Vermont hemp growers upset by proposed new rules on medical marijuana
An official from the Vermont Department of Public Safety on Wednesday defended proposed new rules on medical marijuana and said fears that they will hurt hemp farmers are unfounded.
Lindsay Wells, the department's director of a program that allows some sick people to use marijuana for symptom relief, said the rules would affect only the four medical marijuana dispensaries operating in the state.
The rules change several aspects of the way medical marijuana is regulated in Vermont. Among the changes: Terminally ill people would be exempt from the requirement that they be patients of the prescribing doctor for at least six months, and dispensaries would be allowed to deliver medical marijuana to patients.
But most of the attention during Thursday's hearing of the Legislature's Administrative Rules Committee was focuses on the relationship between marijuana and its botanical sibling: hemp.
Both hemp and marijuana are derived from the cannabis plant, and Joel Bedard, founder and CEO of the Vermont Hemp Company, said the rules could be interpreted as restricting his business.
Hemp is legally defined as containing less than 0.3 percent of tetrahydrocannabinol, marijuana's psychoactive ingredient. It has been used historically in a range of foods, fuels and fiber.
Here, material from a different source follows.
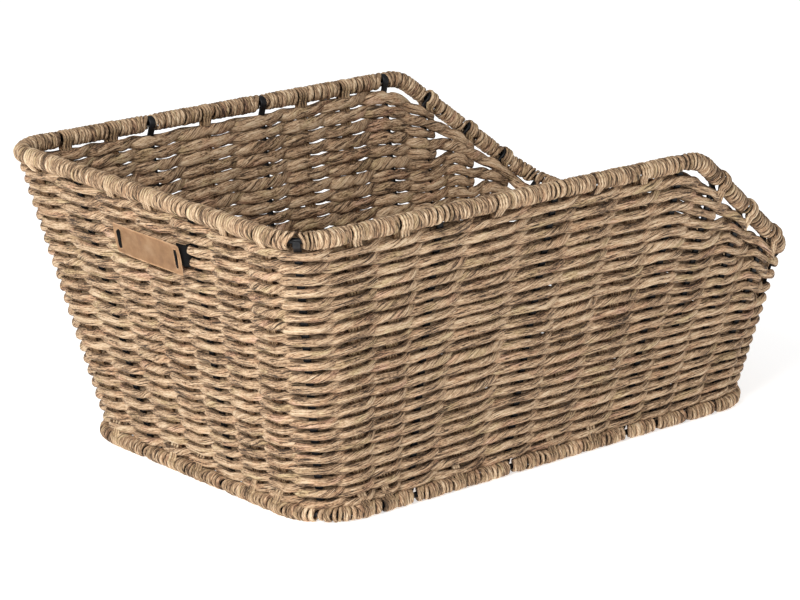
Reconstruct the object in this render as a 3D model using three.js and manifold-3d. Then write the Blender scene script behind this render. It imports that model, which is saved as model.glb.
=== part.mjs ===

Bedard told the legislative committee that the rules appear to place "industrial hemp ... under the confines of the medical marijuana dispensary system," which he likened to "corn being regulated due to the possibility of it being used to make whiskey."
He and others who attended the meeting complained they were not told of the pending rule changes earlier in their development.
Wells insisted the changes were meant to affect only the state's four medical marijuana dispensaries and not the broader hemp industry. She said they were designed to allow the dispensaries to begin selling a type of hemp oil — cannabidiol, or CBD, widely reported to be effective in treating children with seizure disorders.
Netaka White, co-founder of a Middlebury-based company that makes a type of hemp oil used in food, pointed to a section of the rules referring to "hemp-infused product," including hemp derivatives used in "oil, solvents, ointments, tinctures, and edible or potable products."
"That could at some future date lead to the prohibition of the cultivation of hemp for anything but fiber," White said.
Attorney General William Sorrell issued an advisory in April saying possession or sale of CDB oil does not violate state law. He cautioned that federal law allows growing hemp only for research and requires a special permit.
Wells said operators of medical marijuana dispensaries asked for rules that would allow them to produce and sell CDB oil. She said the rules were designed to keep the cultivation of hemp for CDB oil separate from the cultivation of higher-THC marijuana for other medical purposes.